In a shocking turn of events for fans of the extraordinary series, Star Trek Discovery (STD) is said to potentially delay the highly anticipated season two until 2019.
Millions of fans applauded the critically acclaimed series, pushing heavily towards a plot line that had both twists in turns through the first season having fans sliding on the edges of their seats awaiting the next narrative.
Producer Alex Kurtzman recently said that he expected it to take some time before the next season would be finished with production, “Ideally, on the early side of 2019.”
Kurtzman added, “There have been preliminary conversations about when and how [a second season would air] and we’ve been very consistent in our message, which is that rather than announce a date and have to push again, let’s take into consideration everything we’ve learned from this season. Now we know what we can do and where the sand traps are, so let’s give ourselves ample time to announce a date that makes sense to everybody; both the needs of production and CBS. Breaking story is, in some ways, the easier and faster thing; it’s the ability to execute on it that’s much harder. We want to take the right amount of time and don’t want to rush.”

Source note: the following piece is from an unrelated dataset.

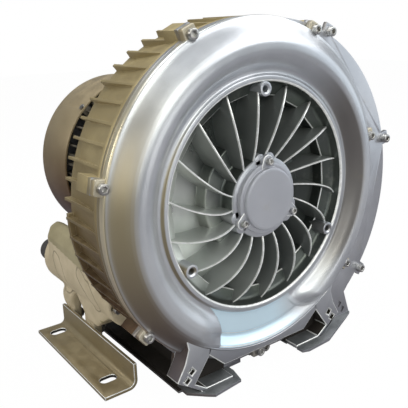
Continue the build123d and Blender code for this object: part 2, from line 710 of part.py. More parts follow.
nodes = {}
nodes["front_cover"] = cover_shape()
nodes["cover_screws"] = screws(cover_points, 0, m8)
nodes["bearing_cap"] = cap_shape()
nodes["cap_screws"] = screws(ear_points, ear_y, m6_cap)
front_rings = bearing(15, 36, -8, 19)
drive_rings = bearing(20, 45, 72, 21)
rear_rings = bearing(15, 36, rear_bearing_y, 19)
for name, rings in (("front", front_rings), ("drive", drive_rings), ("rear", rear_rings)):
    nodes[name + "_bearing_outer"] = rings[0]
    nodes[name + "_bearing_inner"] = rings[1]
nodes["casing_ring"] = ring_shape()
nodes["casing_ring_screws"] = screws(ring_points, cover_back, m8_ring)
nodes["rear_casing"] = casing_shape()
nodes["bearing_retainer"] = drilled(
    tube(55.5, 34, casing_back, casing_back + 4), retainer_points, 2.8, casing_back - 1,
    casing_back + 5)
nodes["retainer_screws"] = screws(retainer_points, casing_back + 4, backward(m5))
nodes["shaft_seal"] = turned([(27, 63), (27, 71), (24.5, 71), (24.5, 65), (20.06, 66.2),
                              (20.06, 65), (22, 63)])
nodes["motor_frame"] = frame_shape()
nodes["frame_screws"] = screws(frame_points, casing_back + 8, backward(m10))
nodes["stator_core"] = stator_shape()
nodes["front_winding"] = winding_shape(core_y0 - 20, core_y0)
nodes["rear_winding"] = winding_shape(core_y1, core_y1 + 20)
nodes["rear_shield"] = shield_shape()
nodes["shield_screws"] = screws(shield_points, frame_back + 8, backward(m6_shield))
nodes["fan_cowl"] = cowl_shape()
cowl_screw = side_screw(2.5, 9, 4.6, 2.6)
nodes["cowl_screws"] = Compound(children=[at(Pos(cowl_r, frame_back - 5, 0) * cowl_screw, a)
                                          for a in (45, 135, 225, 315)])
nodes["terminal_box"] = box_shape()
nodes["terminal_block"] = block_shape()
nodes["terminal_seal"] = flat_seal()
nodes["terminal_lid"] = lid_shape()
lid_screw = side_screw(2.5, 62, 4.4, 2.6)
nodes["terminal_screws"] = Compound(children=[Pos(box_x + 54.2, y, z) * lid_screw
                                              for y, z in box_points])
nodes["cable_gland"] = gland_shape()

silencer_right = silencer_shape()
nozzle_right = nozzle_shape()
liner_right = liner_shape()
seal_right = Pos(port_x, 0, port_z) * tube(25, port_r, casing_back, casing_back + 1)
nozzle_seal = Pos(nozzle_x, 0, nozzle_z) * tube(22, port_r, pipe_back, pipe_back + 1)
fix_right = screws(silencer_fixings(), casing_back + 9, backward(m8_silencer))
nozzle_screws = screws(nozzle_fixings(), pipe_back + 10, backward(m6_nozzle))
bracket_right = bracket_shape()
for side, change in (("right", lambda part: part), ("left", mirrored)):
    nodes["silencer_" + side] = change(silencer_right)
    nodes["silencer_liner_" + side] = change(liner_right)
    nodes["silencer_seal_" + side] = change(seal_right)
    nodes["silencer_screws_" + side] = change(fix_right)
    nodes["port_nozzle_" + side] = change(nozzle_right)
    nodes["nozzle_seal_" + side] = change(nozzle_seal)
    nodes["nozzle_screws_" + side] = change(nozzle_screws)
    nodes["bracket_" + side] = change(bracket_right)
nodes["bracket_nuts"] = bracket_nuts()

nodes["shaft"] = shaft_shape()
nodes["impeller"] = impeller_shape()
nodes["impeller_key"] = Pos(0, 46, 18.55) * Box(7.9, 23.8, 6.9)
nodes["impeller_washer"] = tube(27, 16.1, 28.5, 31.5)
nodes["impeller_nut"] = extrude(Plane((0, 18, 0), x_dir=(1, 0, 0), z_dir=(0, 1, 0))
                                * RegularPolygon(23, 6, major_radius=False), amount=10.5) - rod(
    16.1, 10, 40)
nodes["rotor_core"] = rotor_shape()
nodes["rotor_end_rings"] = Compound(children=[ring_end(core_y0 - 10, core_y0),
                                              ring_end(core_y1, core_y1 + 10)])
nodes["cooling_fan"] = fan_shape()
nodes["fan_clip"] = tube(17, 13.02, fan_y + 28, fan_y + 29.4)

frame_move = Pos(0, -(slot_front_y + slot_rear_y) / 2, axis_height)
for name, part in nodes.items():
    placed = frame_move * part
    export_step(placed, "parts/" + name + ".step")
    print(name, round(sum(s.volume for s in placed.solids())), len(placed.solids()))
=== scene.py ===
import json
import math
import bpy
import bmesh
from mathutils import Matrix, Vector


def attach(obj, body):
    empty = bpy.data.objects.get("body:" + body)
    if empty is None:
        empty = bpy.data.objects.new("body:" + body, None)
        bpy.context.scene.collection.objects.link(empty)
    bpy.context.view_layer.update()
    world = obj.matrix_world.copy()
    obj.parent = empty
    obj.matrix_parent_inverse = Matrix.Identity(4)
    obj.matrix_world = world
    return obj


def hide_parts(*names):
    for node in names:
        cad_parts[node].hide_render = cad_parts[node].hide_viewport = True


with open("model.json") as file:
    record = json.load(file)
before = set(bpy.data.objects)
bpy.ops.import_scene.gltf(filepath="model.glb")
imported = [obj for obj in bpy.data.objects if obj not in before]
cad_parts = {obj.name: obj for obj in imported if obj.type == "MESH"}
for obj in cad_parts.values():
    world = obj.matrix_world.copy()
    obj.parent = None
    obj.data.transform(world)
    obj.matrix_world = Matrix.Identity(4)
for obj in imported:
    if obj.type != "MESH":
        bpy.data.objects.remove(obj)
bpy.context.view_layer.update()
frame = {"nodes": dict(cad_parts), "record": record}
nodes = frame["nodes"]
axisZ = 0.242        # blower axis above the floor
frontY = -0.167      # cover flange, front edge
print("frame loaded:", len(nodes), "nodes")


# Shader maths

class Wire:
    # a node's output that can be added, multiplied and so on
    def __init__(self, net, out):
        self.net, self.out = net, out

    def maths(self, kind, b=0.0):
        return self.net.add("ShaderNodeMath", {"operation": kind}, {0: self, 1: b})

    def __add__(self, b):
        return self.maths("ADD", b)

    def __sub__(self, b):
        return self.maths("SUBTRACT", b)

    def __mul__(self, b):
        return self.maths("MULTIPLY", b)

    __radd__ = __add__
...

Other fans are angry with CBS and the production team over this move, saying that it's an intentional ploy to stretch out the subscriptions of CBS streaming services “All Access”, which rolled out with lower numbers than experts predicted.

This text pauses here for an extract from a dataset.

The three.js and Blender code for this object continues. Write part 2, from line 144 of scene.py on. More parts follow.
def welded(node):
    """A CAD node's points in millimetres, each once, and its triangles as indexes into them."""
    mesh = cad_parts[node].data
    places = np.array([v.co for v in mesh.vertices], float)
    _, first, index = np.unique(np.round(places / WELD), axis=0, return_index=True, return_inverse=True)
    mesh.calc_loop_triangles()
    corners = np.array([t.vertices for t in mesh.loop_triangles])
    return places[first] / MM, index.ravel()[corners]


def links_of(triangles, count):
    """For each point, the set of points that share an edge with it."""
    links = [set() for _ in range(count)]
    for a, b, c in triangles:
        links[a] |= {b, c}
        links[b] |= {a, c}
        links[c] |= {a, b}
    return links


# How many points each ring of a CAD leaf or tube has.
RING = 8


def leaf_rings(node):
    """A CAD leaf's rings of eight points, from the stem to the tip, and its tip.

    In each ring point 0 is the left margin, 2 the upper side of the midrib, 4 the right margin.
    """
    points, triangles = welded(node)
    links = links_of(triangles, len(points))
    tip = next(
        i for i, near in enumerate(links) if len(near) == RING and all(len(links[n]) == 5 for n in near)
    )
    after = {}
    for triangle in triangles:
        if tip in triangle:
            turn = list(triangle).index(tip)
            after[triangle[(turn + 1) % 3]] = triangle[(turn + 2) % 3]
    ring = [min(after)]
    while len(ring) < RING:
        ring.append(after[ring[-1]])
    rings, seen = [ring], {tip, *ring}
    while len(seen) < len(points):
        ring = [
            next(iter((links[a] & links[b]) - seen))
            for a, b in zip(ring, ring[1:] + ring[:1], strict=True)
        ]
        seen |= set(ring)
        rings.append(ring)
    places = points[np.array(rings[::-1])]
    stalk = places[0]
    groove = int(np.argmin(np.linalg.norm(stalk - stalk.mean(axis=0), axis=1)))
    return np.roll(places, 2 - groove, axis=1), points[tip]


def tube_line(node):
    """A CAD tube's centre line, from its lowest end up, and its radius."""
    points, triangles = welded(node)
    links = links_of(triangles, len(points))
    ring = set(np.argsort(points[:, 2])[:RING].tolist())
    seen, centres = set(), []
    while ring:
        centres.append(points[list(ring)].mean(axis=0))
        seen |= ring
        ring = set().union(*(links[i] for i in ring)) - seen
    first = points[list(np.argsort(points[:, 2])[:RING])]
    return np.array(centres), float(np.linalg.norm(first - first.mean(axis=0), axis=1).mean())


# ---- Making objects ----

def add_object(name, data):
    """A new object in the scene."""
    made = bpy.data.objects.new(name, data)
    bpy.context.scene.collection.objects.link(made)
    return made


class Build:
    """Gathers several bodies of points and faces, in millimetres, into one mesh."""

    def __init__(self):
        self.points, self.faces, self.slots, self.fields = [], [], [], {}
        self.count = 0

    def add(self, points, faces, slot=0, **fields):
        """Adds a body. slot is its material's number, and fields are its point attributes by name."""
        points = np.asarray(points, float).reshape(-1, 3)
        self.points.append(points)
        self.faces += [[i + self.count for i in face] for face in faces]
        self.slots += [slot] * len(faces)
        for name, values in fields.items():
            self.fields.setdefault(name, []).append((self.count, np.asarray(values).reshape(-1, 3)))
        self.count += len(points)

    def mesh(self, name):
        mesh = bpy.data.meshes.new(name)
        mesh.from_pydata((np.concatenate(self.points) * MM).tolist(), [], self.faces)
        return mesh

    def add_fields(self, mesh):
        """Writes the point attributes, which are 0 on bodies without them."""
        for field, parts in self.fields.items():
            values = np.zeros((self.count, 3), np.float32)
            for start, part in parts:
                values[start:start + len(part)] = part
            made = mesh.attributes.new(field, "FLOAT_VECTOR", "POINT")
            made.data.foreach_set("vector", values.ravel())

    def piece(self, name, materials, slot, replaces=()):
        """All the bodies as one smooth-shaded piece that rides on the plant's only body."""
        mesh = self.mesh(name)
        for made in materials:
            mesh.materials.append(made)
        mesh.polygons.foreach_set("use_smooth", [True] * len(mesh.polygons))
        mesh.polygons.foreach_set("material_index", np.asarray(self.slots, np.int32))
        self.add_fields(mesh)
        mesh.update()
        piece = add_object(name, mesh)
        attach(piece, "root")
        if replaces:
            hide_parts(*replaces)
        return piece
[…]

“In order to justify being on a premium service, it had to be huge,” Kurtzman said Tuesday at the Television Critics Association press tour. He added that when he and fellow EP Bryan Fuller realized that upcoming demands from the new production would require the premiere of the show to be delayed, so they approached CBS CEO Leslie Moonves.
“He was 100% supportive,” Kurtzman said. “He totally got it. So we set about building this massive show.”

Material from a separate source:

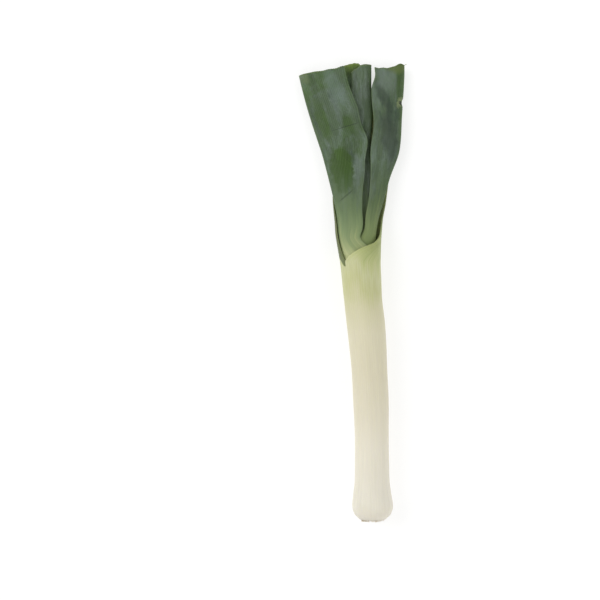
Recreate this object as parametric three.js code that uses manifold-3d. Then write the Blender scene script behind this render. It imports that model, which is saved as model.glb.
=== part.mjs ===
// A trimmed leek lying on its side, in millimetres.
//
// The root end points to -Y and the leaf fan to +Y. +X is to the right of someone who looks down on
// it, and +Z is up. The origin is on the surface that the leek lies on, below the middle of its
// outline, so the leek is 158 mm long to either side.
//
// A leek is a tight roll of leaves on a short root plate. Each leaf is one piece: a closed tube, the
// sheath, which makes a layer of the white shaft, and above its mouth a blade folded along its keel.
// The oldest leaf's keel is at the back. The others lie to the left and to the right by turns, and the
// blades spread into a flat fan.
import * as THREE from "three";
import { mergeVertices } from "three/addons/utils/BufferGeometryUtils.js";
import Module from "manifold-3d";

const wasm = await Module();
wasm.setup();

// Outer skin seen from above: distance along the leek, left side, right side.
const SKIN = [
  [-156.3, 5, 23],
  [-154.3, 2.6, 25.7],
  [-151, 0.7, 27.5],
  [-146.5, 0, 28.2],
  [-140, 0.7, 27.1],
  [-131, 1.7, 25.8],
  [-123, 1.9, 25.5],
  [-99, 1.9, 25.1],
  [-74.5, 0.7, 25.1],
  [-54, -0.3, 24.1],
  [-36.6, -2.1, 23.5],
  [-19, -4.1, 22.3],
  [-5.5, -5.6, 20.6],
  [11, -7.3, 19.9],
  [20.7, -8.4, 19.6],
  [39, -11.4, 20.2],
  [50, -12.2, 21.6],
  [60, -13.5, 24.2],
  [79, -17.4, 28.5],
  [95, -21.3, 34],
  [105, -24.6, 35.5],
  [121, -29.8, 36.3],
  [135, -33.8, 37.3],
  [149, -37.2, 38.1],
  [159, -39.4, 38.1],
];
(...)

"Star Trek: Discovery" stars Sonequa Martin-Green of "The Walking Dead," as central character, First Officer Michael Burnham. She's the foster daughter of the Vulcan Sarek, who is Spock's father.
"We are telling a story that we believe in. Everyone is so passionate. The craftsmanship here in our entire company, behind the camera and in front of the camera, is nothing short of stellar," said Green.
What remains to be seen is if fans of the series will be willing to extend their subscriptions to the steaming service in order to watch the show; or if they'll instead turn to other platforms to avoid the wait.
The new age of instant streaming has long since been upon us and it seems as if the networks may indeed be slow to react.